What are the real risks?
Currency weakness in Latin America and Africa is a perennial threat. The company borrows in dollars and pays dividends in dollars, but earns in local currencies that can weaken sharply during crises. A sustained period of currency depreciation can force the company to cut its dividend or refinance at punitive rates.
Regulatory risk is material in each market. Spectrum auctions can be unexpectedly expensive, forcing capital discipline. Regulators can mandate price caps or impose new taxes, shrinking margins immediately. Some African countries have threatened or implemented restrictions on telecom ownership or repatriation of profits.

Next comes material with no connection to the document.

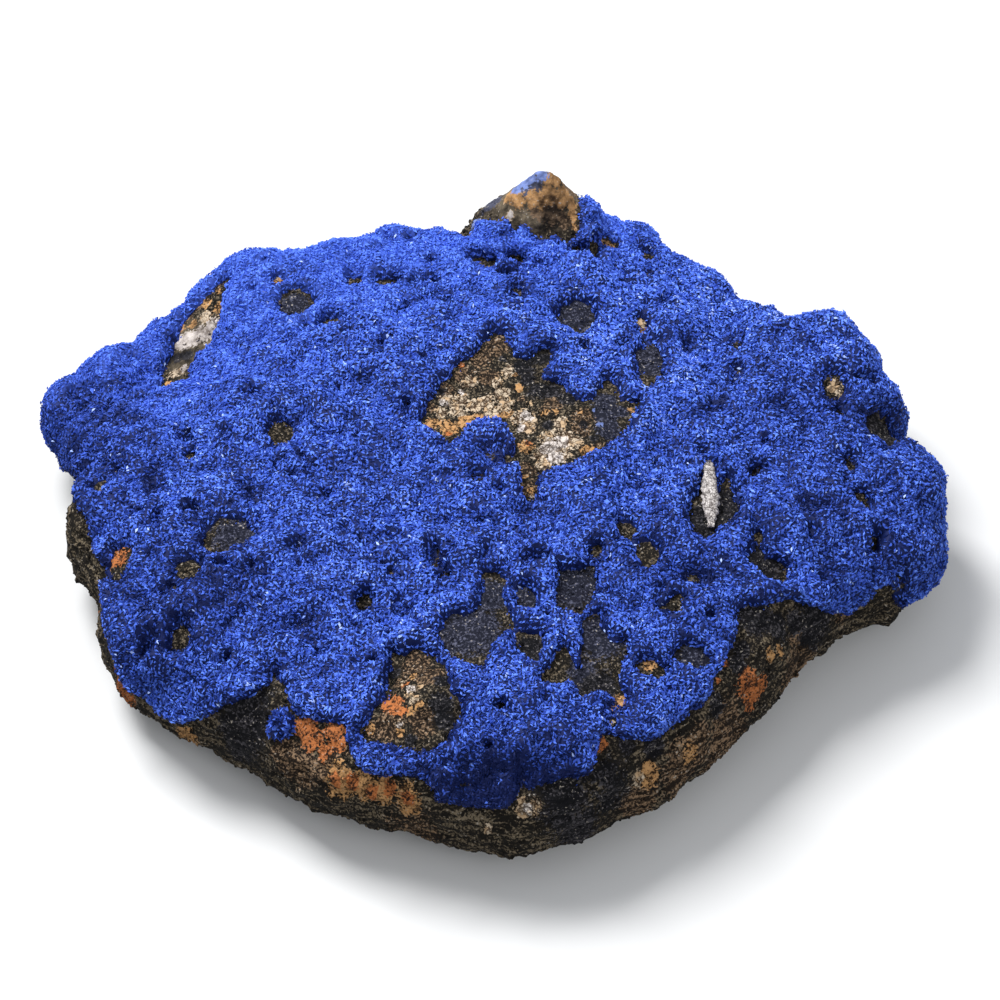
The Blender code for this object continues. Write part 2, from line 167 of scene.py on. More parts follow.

Competition from lower-cost operators or deep-pocketed incumbents entering Millicom’s markets is a threat, though geographic and capital barriers to entry limit this in practice. The bigger risk is that macro weakness in the regions where it operates — recession, political instability, or currency crises — causes customer spending to contract.
Execution on integration and cost control is essential; the company has sometimes struggled to achieve promised synergies after acquisitions, and slippage there directly impacts returns.
How would an investor research Millicom?
Start with the annual 10-K (SEC CIK 0000912958), which breaks revenue and profitability by country and describes regulatory risks in each jurisdiction. Pay attention to the effective tax rate and any impairment charges on assets acquired in prior acquisitions. The quarterly earnings call is where management discusses currency headwinds, the trajectory of data adoption, and any changes in competitive intensity. Watch the net debt trend and the dividend payout ratio — both signal management’s confidence in cash generation.
Key metrics to track: revenue growth by country (to see which markets are advancing), operating margin trend (to assess cost discipline), free cash flow (the true test of whether the business generates surplus capital), and net debt to EBITDA (to gauge financial flexibility). Currency exchange rates to the major operating currencies (Guatemalan quetzal, Boliviano, Ugandan shilling, etc.) matter because Millicom’s reported dollar results can swing on forex alone. Compare Millicom’s ARPU and churn rates against peers in similar markets to gauge competitive position.
The capital-return story matters too: Millicom has been willing to buy back shares when the market undervalues the business and has occasionally offered special dividends when asset sales yield windfall cash. This shareholder-focused posture, combined with disciplined capital deployment into genuine growth markets, is what separates it from operators that simply harvest mature networks.